Jan Rathje, experto en ultraderecha de la fundación Amadeu Antonio, explica que los que se manifiestan “leen mucho de biología, pero no entienden cómo funciona la sociedad ni las contradicciones propias de una democracia. Quieren respuestas inmediatas y abrazan como verdad absoluta la información que reciben. Tratan de explicar la pandemia de un modo muy simple. No entienden que para salvar a la gente es necesario recortar derechos”. Rathje sostiene que el nexo entre la ultraderecha y los manifestantes pacíficos es “el enemigo común, las élites que quieren imponer su voluntad”.

También participa en las protestas Claudia Rosa, de 52 años, que verbaliza otro de los temores más escuchados. “Tememos que nos obliguen a vacunarnos contra el así llamado coronavirus. No sabemos el efecto secundario de una vacuna que se ha fabricado muy rápido. Esta es una enfermedad que no es mortal para todos. No se puede encerrar a toda la sociedad porque unos pocos la tengan. Esto no había pasado nunca”.

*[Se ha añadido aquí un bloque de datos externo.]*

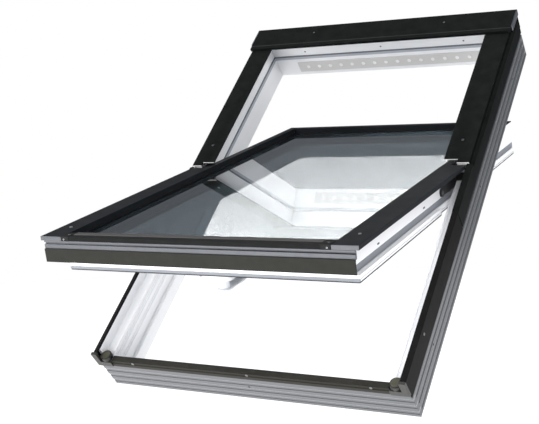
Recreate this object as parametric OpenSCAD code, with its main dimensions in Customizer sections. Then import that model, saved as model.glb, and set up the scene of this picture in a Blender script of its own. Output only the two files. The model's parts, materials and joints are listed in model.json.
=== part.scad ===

Rosa dice que saldrá a la calle cada día, hasta que el Gobierno “se haga responsable de lo que nos han hecho. Hay gente con depresiones. Hacemos que los niños enfermen con la mascarilla”. Rosa dice que son “gente pacífica”, que quieren “amor” y que ella nunca antes había participado en manifestaciones. Siempre había sido de izquierdas, aunque ahora asegura estar desconcertada y no sabría a quién votar. Sus nuevas creencias, confiesa, le han costado la ruptura con familiares y amigos. “Hay mucha gente que todavía no se da cuenta”, dice convencida de que ella sí ha visto la luz.